In chiusura, c’è stato l’intervento dell’Assessora alle politiche sociali, pari opportunità e pubblica istruzione Rosa De Luca, che ha parlato dei servizi sociali operativi sul nostro territorio. Come la Cooperatva “Be Free”, punto di riferimento per i progetti sulla tutela della donna e la Casa Rifugio, operativa nel Lazio, Abruzzo, Molise e Umbria.

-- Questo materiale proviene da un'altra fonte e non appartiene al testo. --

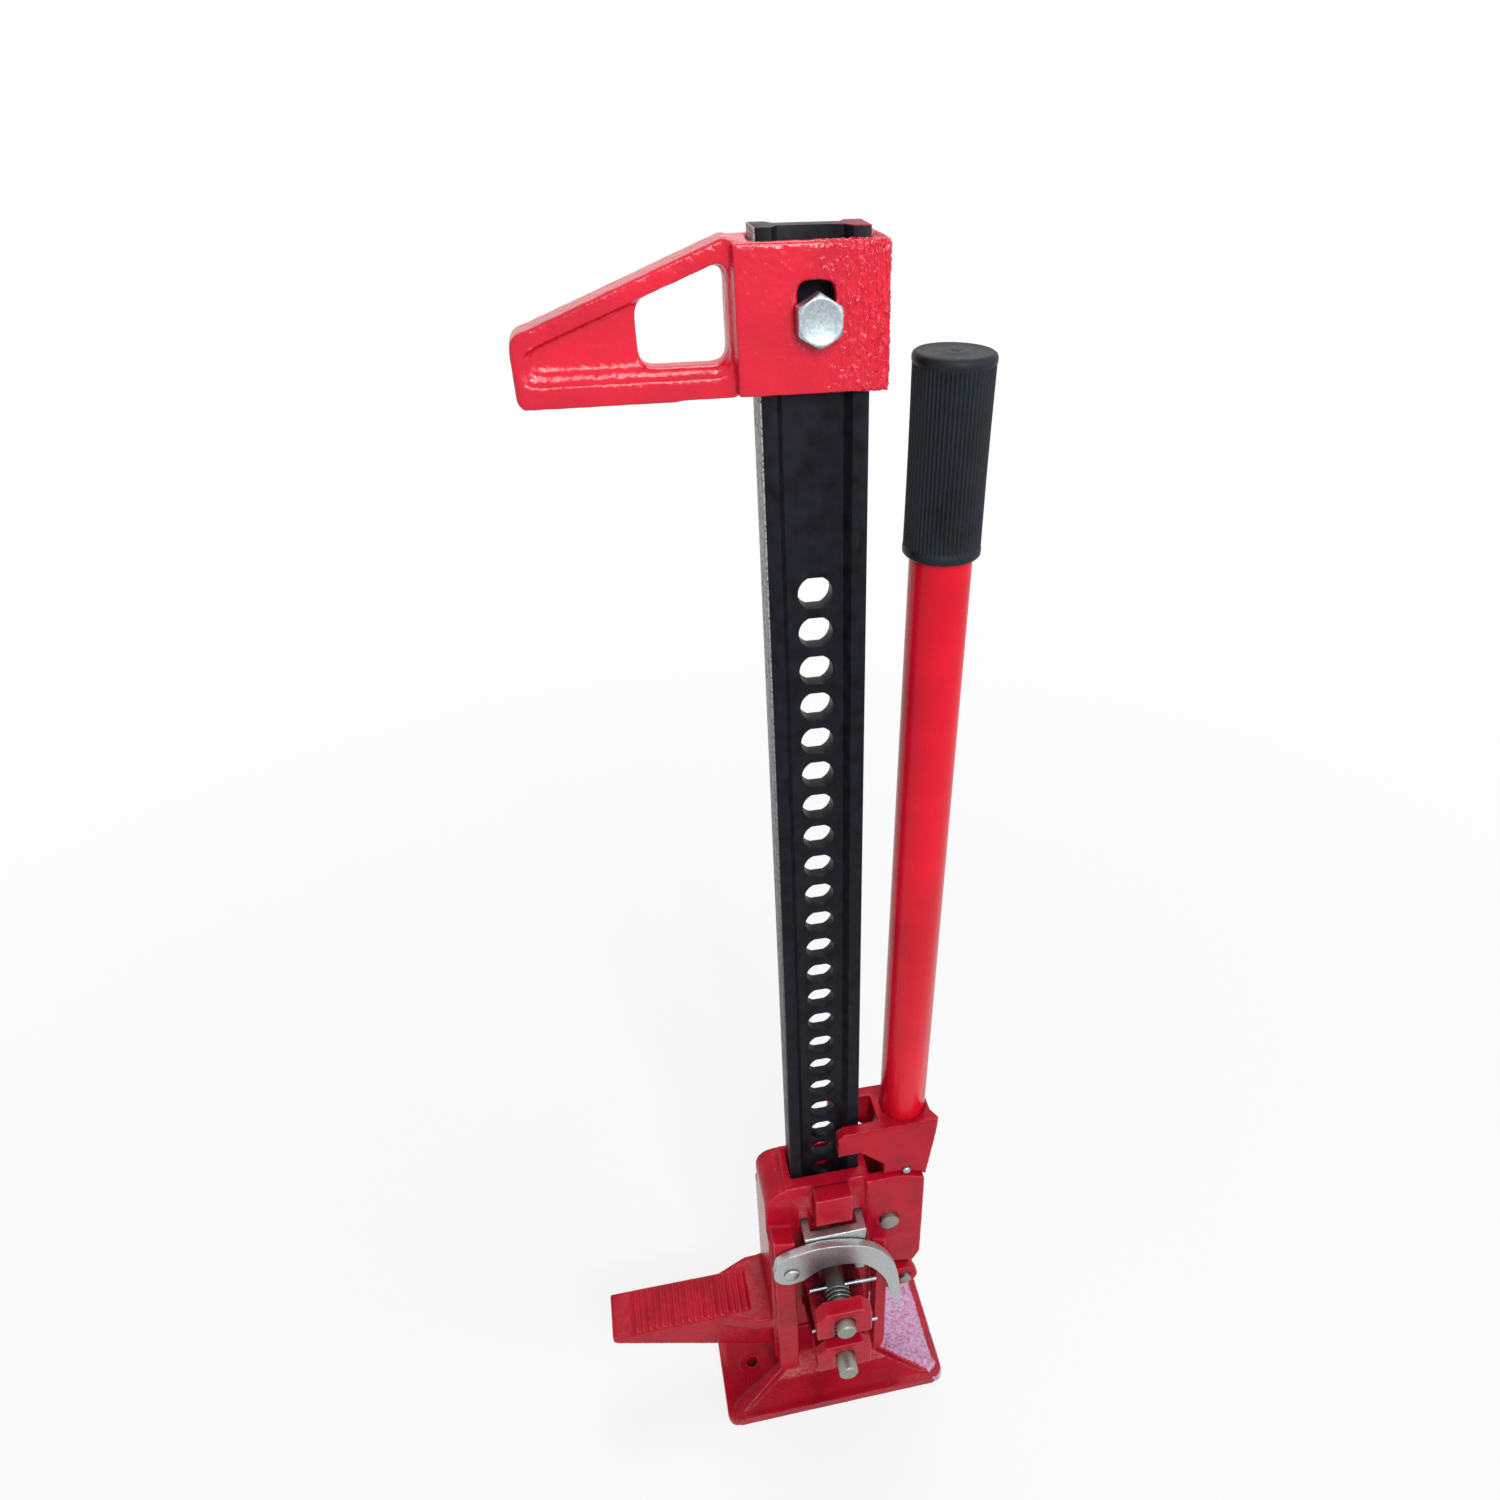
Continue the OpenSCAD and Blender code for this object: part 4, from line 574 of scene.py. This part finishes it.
def bolt_and_nut():
    """Hexagon bolt through the clamp, with a washer face, a plain shank and a thread's end, and its nut."""
    bolt_low, bolt_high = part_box("clamp_bolt")
    nut_low, nut_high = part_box("clamp_nut")
    clamp_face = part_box("top_clamp")[0].y
    centre = Matrix.Translation((0, 0, (nut_low.z + nut_high.z) / 2))
    flats = nut_high.x - nut_low.x
    thread_r, pitch, depth = 6 * MM, 1.75 * MM, 0.55 * MM
    thread_from, shank_to = nut_high.y - 1 * MM, nut_low.y - 0.5 * MM
    washer_r, washer_t = flats * 0.475, 0.6 * MM
    mouth_r, bore_r, bore_depth = thread_r * 1.12, thread_r * 1.005, 0.8 * MM
    count, sharp = 96, math.radians(38)
    top = bolt_low.y
    # Depth in mm of the dish in the head's top, and its radius as a share of the flats
    dish = [ring(top + down * MM, flats * share, count)
            for down, share in ((0.5, 0.36), (0.12, 0.42), (0, 0.46))]
    head = hexagon_rows(flats, top, clamp_face - washer_t, True, False)
    washer = [ring(clamp_face - washer_t, washer_r, count), ring(clamp_face, washer_r, count)]
    shank = [ring(clamp_face, thread_r, count), ring(shank_to, thread_r, count)]
    thread = thread_rows(thread_from, bolt_high.y, thread_r, pitch, depth)
    bolt = rings_to_mesh("hex_bolt", dish + head + washer + shank + thread)
    bore = [ring(nut_high.y, mouth_r, count), ring(nut_high.y - bore_depth, bore_r, count)]
    nut = rings_to_mesh("hex_nut", hexagon_rows(flats, nut_low.y, nut_high.y, True, True) + bore)
    for ob, node in ((bolt, "clamp_bolt"), (nut, "clamp_nut")):
        ob.data.transform(centre)
        fit(ob, BRIGHT_ZINC, node)
        edge = ob.modifiers.new("edge", "EDGE_SPLIT")
        edge.split_angle = sharp


bolt_and_nut()


# Wire pieces: springs and split pins

def wire(name, path, radius, sides=14):
    """A round wire through points, with flat ends."""
    rows = []
    side = None
    for i, p in enumerate(path):
        along = (path[min(i + 1, len(path) - 1)] - path[max(i - 1, 0)]).normalized()
        if side is None:
            side = along.orthogonal().normalized()
        side = (side - along * side.dot(along)).normalized()
        up = along.cross(side)
        rows.append([p + radius * (math.cos(TAU * k / sides) * up + math.sin(TAU * k / sides) * side)
                     for k in range(sides)])
    return rings_to_mesh(name, rows)


def spring(node, name, wire_r=0.8 * MM, turns=4, per_turn=40):
    """Compression spring: even curls from seat to seat, with short straight ends square to the seats.

    It is put on no body and stays where it is built.
    """
    low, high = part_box(node)
    r = (high.x - low.x) / 2 - wire_r
    lead, seat_steps = 2 * wire_r, 4
    path = [Vector((r, low.y + lead * t / seat_steps, 0)) for t in range(seat_steps)]
    for i in range(turns * per_turn + 1):
        a = TAU * i / per_turn
        y = low.y + lead + (high.y - low.y - 2 * lead) * i / (turns * per_turn)
        path.append(Vector((r * math.cos(a), y, r * math.sin(a))))
    path += [Vector((r, high.y - lead * t / seat_steps, 0)) for t in reversed(range(seat_steps))]
    ob = wire(name, path, wire_r)
    ob.data.transform(Matrix.Translation((0, 0, (low.z + high.z) / 2)))
    fit(ob, WIRE_STEEL, node, rides=False)
    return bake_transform(ob)


def split_pin(node, name):
    """Split pin bent from wire: an eye on top, two legs side by side down the hole, their ends spread."""
    low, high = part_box(node)
    x, y = (low.x + high.x) / 2, (low.y + high.y) / 2
    wire_r, leg_x = 0.72 * MM, 0.74 * MM
    eye_r = (high.x - low.x) / 2 - wire_r
    eye_z = high.z - wire_r - eye_r
    hole_low = low.z + 3 * MM
    spread, bend_x, bend_z = 2.4 * MM, leg_x + 0.7 * MM, hole_low - 1.2 * MM
    eye_foot = eye_z - math.sqrt(eye_r ** 2 - leg_x ** 2)
    leg = [Vector((px, 0, pz)) for px, pz in (
        (spread, low.z + wire_r), (bend_x, bend_z), (leg_x, hole_low), (leg_x, (hole_low + eye_foot) / 2),
        (leg_x, eye_foot - 0.3 * MM))]
    start = math.asin(leg_x / eye_r)
    steps = 30
    eye = [Vector((eye_r * math.sin(a), 0, eye_z - eye_r * math.cos(a)))
           for a in (start + (TAU - 2 * start) * i / steps for i in range(steps + 1))]
    path = leg + eye + [Vector((-p.x, 0, p.z)) for p in reversed(leg)]
    ob = wire(name, path, wire_r, sides=10)
    ob.data.transform(Matrix.Translation((x, y, 0)))
    return fit(ob, BRIGHT_ZINC, node)


spring("upper_pin_spring", "upper_coil_spring")
spring("lower_pin_spring", "lower_coil_spring")
split_pin("pivot_split_pin", "pivot_cotter")
split_pin("link_lower_split_pin", "link_cotter")


# Rubber grip

def ribbed_grip():
    """Moulded grip: plain bands at both ends, round-bottomed grooves between, a slight waist, closed top."""
    low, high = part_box("hand_grip")
    tube_low, tube_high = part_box("handle_tube")
    lean = math.radians(0.87)
    axis = Vector((math.sin(lean), 0, math.cos(lean)))
    r = (high.y - low.y) / 2
    bore = (tube_high.y - tube_low.y) / 2
    length = (high.z - low.z - 2 * r * math.sin(lean)) / math.cos(lean)
    foot = (low + high) / 2 - axis * length / 2
    ribs, count, hollow, groove = 56, 448, 2.2, 0.8 * MM
    run_out = groove * 0.3
    waist, band, under, steps = 0.25 * MM, 6.2 * MM, 0.3 * MM, 10

    def row(height, radius, depth=0.0):
        """A ring at this height, with grooves of this depth between the ribs."""
        points = []
        for k in range(count):
            a = TAU * k / count
            wave = 0.5 - 0.5 * math.cos(ribs * a)
            reach = radius - depth * wave ** hollow
            points.append(Vector((reach * math.cos(a), reach * math.sin(a), height)))
        return points

    # At the foot: height in mm, and mm outside the tube, then mm inside the grip's full radius
    rows = [row(h * MM, bore + d * MM) for h, d in ((1, 0.2), (0.2, 1))]
    rows += [row(h * MM, r - d * MM) for h, d in ((0.2, 0.9), (1.1, 0.1), (3.6, 0), (4.6, 0.3))]
    rows.append(row(5.2 * MM, r - under, run_out))
    for t in range(steps + 1):
        dip = waist * math.sin(math.pi * t / steps)
        rows.append(row(band + (length - 2 * band) * t / steps, r - under - dip, groove))
    rows.append(row(length - 5.4 * MM, r - under, run_out))
    # At the top: mm below the end, and mm inside the full radius, then a share of that radius
    for h, d in ((5, 0.3), (4.2, 0), (2.4, 0), (1.1, 0.5), (0.35, 1.6), (0.1, 2.8), (0.5, 3.6)):
        rows.append(row(length - h * MM, r - d * MM))
    for h, share in ((0.6, 0.35), (0.3, 0.3), (0.3, 0.12), (0.9, 0.08)):
        rows.append(row(length - h * MM, r * share))
    grip = rings_to_mesh("ribbed_grip", rows)
    grip.data.transform(Matrix.Translation((foot.x, 0, foot.z)) @ Matrix.Rotation(lean, 4, "Y"))
    fit(grip, RUBBER, "hand_grip")


ribbed_grip()


# Floor, backdrop and light

def any_seen_ray(tree):
    """Share of a ray that shows the white background: camera, glossy and transmission rays."""
    rays = add(tree, "ShaderNodeLightPath", {})
    shown = add(tree, "ShaderNodeMath", {"operation": "MAXIMUM"},
                {0: rays.outputs["Is Camera Ray"], 1: rays.outputs["Is Glossy Ray"]})
    return add(tree, "ShaderNodeMath", {"operation": "MAXIMUM"},
               {0: shown.outputs[0], 1: rays.outputs["Is Transmission Ray"]}).outputs[0]


def floor_paint(name, near, far):
    """Pale matte floor: near white with a soft shadow, painted near black under the base as painted shade,
    and plain white far off, where it meets the backdrop."""
    inset, base_high = 4 * MM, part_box("base_plate")[1]
    material, tree, place = new_material(name)
    glow = add(tree, "ShaderNodeEmission", {"Color": grey(1.0), "Strength": 1.0})
    away = add(tree, "ShaderNodeVectorMath", {"operation": "LENGTH"}, {0: place})
    share = add(tree, "ShaderNodeMapRange", {"From Min": near, "From Max": far, "To Min": 0.8},
                {"Value": away.outputs["Value"]})
    spot = add(tree, "ShaderNodeSeparateXYZ", {}, {"Vector": place})
    over_x = add(tree, "ShaderNodeMath", {"operation": "ABSOLUTE"}, {0: spot.outputs["X"]})
    over_y = add(tree, "ShaderNodeMath", {"operation": "ABSOLUTE"}, {0: spot.outputs["Y"]})
    past_x = add(tree, "ShaderNodeMath", {"operation": "GREATER_THAN", 1: base_high.x - inset},
                 {0: over_x.outputs[0]})
    past_y = add(tree, "ShaderNodeMath", {"operation": "GREATER_THAN", 1: base_high.y - inset},
                 {0: over_y.outputs[0]})
    open_floor = add(tree, "ShaderNodeMath", {"operation": "MAXIMUM"},
                     {0: past_x.outputs[0], 1: past_y.outputs[0]})
    # Under the base the floor is painted near black: painted shade.
    tone = add(tree, "ShaderNodeValToRGB", {"stops": [(0.0, grey(0.08)), (1.0, grey(0.8))]},
               {"Fac": open_floor.outputs[0]})
    matte = add(tree, "ShaderNodeBsdfDiffuse", {}, {"Color": tone.outputs["Color"]})
    lit = add(tree, "ShaderNodeMath", {"operation": "MULTIPLY"},
              {0: share.outputs["Result"], 1: open_floor.outputs[0]})
    shown = add(tree, "ShaderNodeMath", {"operation": "MULTIPLY"},
                {0: lit.outputs[0], 1: any_seen_ray(tree)})
    mixed = add(tree, "ShaderNodeMixShader", {},
                {0: shown.outputs[0], 1: matte.outputs[0], 2: glow.outputs[0]})
    add(tree, "ShaderNodeOutputMaterial", {}, {"Surface": mixed.outputs[0]})
    return material


def studio_floor():
    """A wide flat floor just under the base."""
    reach, drop = 30.0, 0.5 * MM
    corners = [(x * reach, y * reach, -drop) for x, y in ((-1, -1), (1, -1), (1, 1), (-1, 1))]
    mesh = bpy.data.meshes.new("floor")
    mesh.from_pydata(corners, [], [(0, 1, 2, 3)])
    floor = bpy.data.objects.new("floor", mesh)
    bpy.context.scene.collection.objects.link(floor)
    floor.data.materials.append(floor_paint("pale_floor", near=0.35, far=1.6))


def studio_room():
    """Dim bluish room light on the object, and plain white wherever the background shows."""
    world = bpy.data.worlds.new("studio")
    bpy.context.scene.world = world
    world.use_nodes = True
    tree = world.node_tree
    tree.nodes.clear()
    room = add(tree, "ShaderNodeBackground", {"Color": (0.92, 0.95, 1.0, 1), "Strength": 0.42})
    white = add(tree, "ShaderNodeBackground", {"Color": grey(1.0), "Strength": 1.0})
    pick = add(tree, "ShaderNodeMixShader", {},
               {0: any_seen_ray(tree), 1: room.outputs[0], 2: white.outputs[0]})
    add(tree, "ShaderNodeOutputWorld", {}, {"Surface": pick.outputs[0]})


def lamp(name, place, target, size, watts, colour=(1, 1, 1)):
    """A soft square lamp that faces a point."""
    data = bpy.data.lights.new(name, "AREA")
    data.size = size
    data.energy = watts
    data.color = colour
    ob = bpy.data.objects.new(name, data)
    ob.location = place
    ob.rotation_euler = (Vector(target) - Vector(place)).to_track_quat("-Z", "Y").to_euler()
    bpy.context.scene.collection.objects.link(ob)


studio_floor()
studio_room()
# Place, target, side in metres, watts and colour
lamp("key", (0.05, -1.15, 1.5), (0, 0, 0.5), 0.5, 10.5, (1, 0.98, 0.96))
lamp("spark", (0.2, -0.9, 1.05), (0, 0, 0.7), 0.08, 2.4)
lamp("fill", (1.9, -1.1, 1.4), (0, 0, 0.4), 1.4, 12, (0.95, 0.97, 1))
lamp("top", (0.2, 0.9, 2.4), (0, 0, 0.5), 1.0, 16)


# Camera, whose place and angles were solved from the bar, the base and the rows of holes in the photograph

PICTURE_PX = 1500
FOCAL_PX = 1101.08
CENTRE_PX = (839.18, 836.56)
EYE = (-0.10104, -0.507, 0.90089)
YAW, PITCH = math.radians(12.685), math.radians(-35.6275)


def photo_camera():
    """The camera of the photograph, made the scene's camera."""
    sensor, nearest = 36, 10 * MM
    camera = bpy.data.cameras.new("camera")
    camera.sensor_width = sensor
    camera.lens = FOCAL_PX / PICTURE_PX * sensor
    camera.shift_x = -(CENTRE_PX[0] - PICTURE_PX / 2) / PICTURE_PX
    camera.shift_y = (CENTRE_PX[1] - PICTURE_PX / 2) / PICTURE_PX
    camera.clip_start = nearest
    ob = bpy.data.objects.new("camera", camera)
    look = Vector((math.sin(YAW) * math.cos(PITCH), math.cos(YAW) * math.cos(PITCH), math.sin(PITCH)))
    ob.location = EYE
    ob.rotation_euler = look.to_track_quat("-Z", "Y").to_euler()
    bpy.context.scene.collection.objects.link(ob)
    bpy.context.scene.camera = ob


photo_camera()
bpy.context.scene.view_settings.view_transform = "Standard"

Una realtà sociale fondata nel 2007, con l’obiettivo di dare vita a un laboratorio permanente di elaborazione di pratiche di accoglienza e contrasto alla violenza contro le donne. Il progetto è nato da un primo nucleo costituito da una decina di operatrici antiviolenza e antitratta, già attive da anni in altre organizzazioni di donne. “Be Free” si riconosce nel transfemminismo intersezionale, nella consapevolezza che tutte le forme di violenza derivino da stereotipi relativi al genere, ai generi, all’abilismo, al razzismo, all’ageismo, all’omolesbotransfobia, alla classe sociale, al credo religioso.
L’Assessora Rosa De Luca ha poi omaggiato Oria Gargano, la presidente della cooperativa “Bee Free” che da poco ci ha lasciato e che è stata per anni il centro morale e operativo della cooperativa. Il suo slogan era: “Donna, lo sai, la forza che hai”, esortando tutte le donne a prendere consapevolezza di sé stesse, della propria forza e del proprio coraggio nonostante le difficoltà, la paura, la discriminazione, la stigmatizzazione sociale.
Infine, l’Assessora De Luca ha palesato la volontà di promuovere progetti di prevenzione nelle scuole, così da estendere questa giornata alle giovani generazioni: un momento fondamentale di educazione, prevenzione e responsabilizzazione per coloro che forse più di altri possono fare qualcosa per cambiare il futuro e la cultura della nostra società.